## GIVEN TASK:
Quote verbatim every line from the line containing "ends rounded over" to the line containing "obj.matrix_world = Matrix.Identity(4)", inclusive of both, and no other line.

## DATASET SECTION:
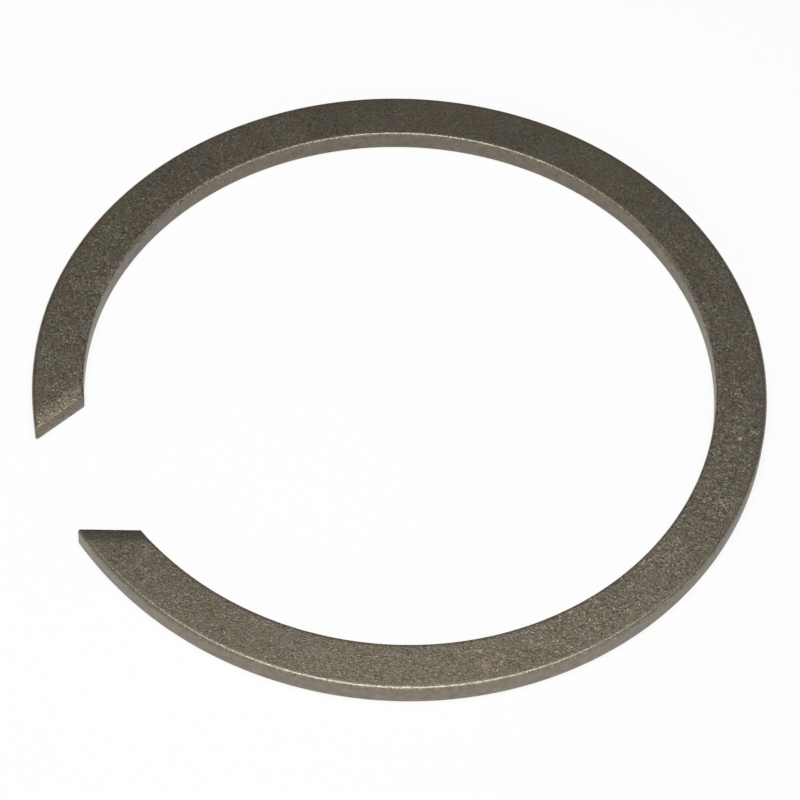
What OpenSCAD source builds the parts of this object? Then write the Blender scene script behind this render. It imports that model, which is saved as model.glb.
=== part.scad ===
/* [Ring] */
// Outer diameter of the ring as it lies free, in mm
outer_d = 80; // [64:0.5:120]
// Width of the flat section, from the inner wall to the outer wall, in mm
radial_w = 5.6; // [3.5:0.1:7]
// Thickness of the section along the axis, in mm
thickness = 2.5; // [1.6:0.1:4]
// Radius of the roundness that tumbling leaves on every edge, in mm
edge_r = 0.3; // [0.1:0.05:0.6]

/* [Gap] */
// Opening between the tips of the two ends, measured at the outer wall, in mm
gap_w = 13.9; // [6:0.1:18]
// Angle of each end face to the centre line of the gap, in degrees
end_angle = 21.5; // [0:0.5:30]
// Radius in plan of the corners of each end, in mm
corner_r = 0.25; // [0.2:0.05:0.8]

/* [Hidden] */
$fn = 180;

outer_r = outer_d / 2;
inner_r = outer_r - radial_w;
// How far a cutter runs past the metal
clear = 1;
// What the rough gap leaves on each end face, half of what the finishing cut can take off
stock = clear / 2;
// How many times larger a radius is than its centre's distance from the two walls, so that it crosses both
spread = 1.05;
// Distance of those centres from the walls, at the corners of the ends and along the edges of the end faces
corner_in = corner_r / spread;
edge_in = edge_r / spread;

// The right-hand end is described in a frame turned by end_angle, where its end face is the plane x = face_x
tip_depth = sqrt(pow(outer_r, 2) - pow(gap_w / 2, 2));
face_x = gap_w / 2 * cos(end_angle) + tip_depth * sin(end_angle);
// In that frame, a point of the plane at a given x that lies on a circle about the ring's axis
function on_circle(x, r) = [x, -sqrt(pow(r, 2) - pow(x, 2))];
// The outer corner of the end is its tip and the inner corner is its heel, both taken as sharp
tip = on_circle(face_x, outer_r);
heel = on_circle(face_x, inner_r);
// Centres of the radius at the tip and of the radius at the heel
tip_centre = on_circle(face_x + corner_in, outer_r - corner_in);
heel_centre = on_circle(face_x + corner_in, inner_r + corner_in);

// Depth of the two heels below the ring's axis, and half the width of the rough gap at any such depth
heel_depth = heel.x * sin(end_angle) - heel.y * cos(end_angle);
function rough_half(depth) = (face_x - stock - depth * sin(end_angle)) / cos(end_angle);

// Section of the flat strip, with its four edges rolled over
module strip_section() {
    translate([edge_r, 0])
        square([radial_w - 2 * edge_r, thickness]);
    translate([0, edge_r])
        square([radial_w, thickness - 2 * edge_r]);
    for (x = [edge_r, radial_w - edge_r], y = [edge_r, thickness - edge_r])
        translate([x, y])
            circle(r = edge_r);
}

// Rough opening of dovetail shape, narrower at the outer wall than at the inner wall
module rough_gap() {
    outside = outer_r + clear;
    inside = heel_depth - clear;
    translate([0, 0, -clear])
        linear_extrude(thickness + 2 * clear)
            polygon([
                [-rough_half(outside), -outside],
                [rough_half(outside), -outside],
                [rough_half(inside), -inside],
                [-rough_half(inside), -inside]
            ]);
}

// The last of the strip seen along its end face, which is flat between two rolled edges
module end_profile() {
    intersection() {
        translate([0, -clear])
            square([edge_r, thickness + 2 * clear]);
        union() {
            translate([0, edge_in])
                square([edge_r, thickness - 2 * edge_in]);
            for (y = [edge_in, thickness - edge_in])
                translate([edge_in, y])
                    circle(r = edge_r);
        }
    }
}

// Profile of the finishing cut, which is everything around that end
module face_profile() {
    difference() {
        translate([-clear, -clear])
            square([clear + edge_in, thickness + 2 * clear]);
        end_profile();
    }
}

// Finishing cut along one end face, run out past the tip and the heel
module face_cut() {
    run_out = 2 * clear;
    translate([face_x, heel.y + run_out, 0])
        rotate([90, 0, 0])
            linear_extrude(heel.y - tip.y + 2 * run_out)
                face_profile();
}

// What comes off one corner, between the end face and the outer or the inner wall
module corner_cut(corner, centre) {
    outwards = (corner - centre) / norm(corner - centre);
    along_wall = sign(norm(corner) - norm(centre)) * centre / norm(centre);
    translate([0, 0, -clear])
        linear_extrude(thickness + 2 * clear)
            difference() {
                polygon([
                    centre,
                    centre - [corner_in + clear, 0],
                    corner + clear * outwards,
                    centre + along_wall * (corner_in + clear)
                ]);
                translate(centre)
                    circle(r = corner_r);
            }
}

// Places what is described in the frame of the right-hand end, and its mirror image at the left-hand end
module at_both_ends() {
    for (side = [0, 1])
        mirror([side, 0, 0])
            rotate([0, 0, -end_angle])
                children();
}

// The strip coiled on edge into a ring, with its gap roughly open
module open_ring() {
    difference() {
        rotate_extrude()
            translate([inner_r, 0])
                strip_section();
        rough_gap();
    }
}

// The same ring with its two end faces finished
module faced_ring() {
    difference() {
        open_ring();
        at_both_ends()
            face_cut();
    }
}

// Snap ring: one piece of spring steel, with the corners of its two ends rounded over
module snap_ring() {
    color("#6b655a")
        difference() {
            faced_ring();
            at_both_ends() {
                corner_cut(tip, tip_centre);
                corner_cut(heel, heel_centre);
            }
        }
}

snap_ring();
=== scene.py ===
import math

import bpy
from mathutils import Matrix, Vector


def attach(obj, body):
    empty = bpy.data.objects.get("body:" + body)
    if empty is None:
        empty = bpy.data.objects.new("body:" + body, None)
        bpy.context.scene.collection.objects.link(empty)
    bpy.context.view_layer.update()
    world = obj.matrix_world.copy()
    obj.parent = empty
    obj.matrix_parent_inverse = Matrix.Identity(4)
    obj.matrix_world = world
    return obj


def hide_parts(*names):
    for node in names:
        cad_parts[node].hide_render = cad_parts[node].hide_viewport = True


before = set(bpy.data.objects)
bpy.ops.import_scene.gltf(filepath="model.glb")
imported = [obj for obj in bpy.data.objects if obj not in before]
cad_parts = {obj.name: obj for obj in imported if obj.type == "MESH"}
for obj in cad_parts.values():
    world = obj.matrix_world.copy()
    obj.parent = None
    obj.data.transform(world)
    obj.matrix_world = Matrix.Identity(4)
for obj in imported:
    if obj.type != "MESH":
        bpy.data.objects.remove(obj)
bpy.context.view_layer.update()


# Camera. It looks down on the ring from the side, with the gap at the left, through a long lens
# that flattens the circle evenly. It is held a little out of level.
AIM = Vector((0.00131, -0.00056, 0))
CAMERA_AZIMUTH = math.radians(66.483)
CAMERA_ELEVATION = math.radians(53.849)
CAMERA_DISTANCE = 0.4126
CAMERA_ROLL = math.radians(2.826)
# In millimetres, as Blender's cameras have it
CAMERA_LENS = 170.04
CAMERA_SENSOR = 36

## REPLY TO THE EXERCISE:
// Snap ring: one piece of spring steel, with the corners of its two ends rounded over
module snap_ring() {
    color("#6b655a")
        difference() {
            faced_ring();
            at_both_ends() {
                corner_cut(tip, tip_centre);
                corner_cut(heel, heel_centre);
            }
        }
}

snap_ring();
=== scene.py ===
import math

import bpy
from mathutils import Matrix, Vector


def attach(obj, body):
    empty = bpy.data.objects.get("body:" + body)
    if empty is None:
        empty = bpy.data.objects.new("body:" + body, None)
        bpy.context.scene.collection.objects.link(empty)
    bpy.context.view_layer.update()
    world = obj.matrix_world.copy()
    obj.parent = empty
    obj.matrix_parent_inverse = Matrix.Identity(4)
    obj.matrix_world = world
    return obj


def hide_parts(*names):
    for node in names:
        cad_parts[node].hide_render = cad_parts[node].hide_viewport = True


before = set(bpy.data.objects)
bpy.ops.import_scene.gltf(filepath="model.glb")
imported = [obj for obj in bpy.data.objects if obj not in before]
cad_parts = {obj.name: obj for obj in imported if obj.type == "MESH"}
for obj in cad_parts.values():
    world = obj.matrix_world.copy()
    obj.parent = None
    obj.data.transform(world)
    obj.matrix_world = Matrix.Identity(4)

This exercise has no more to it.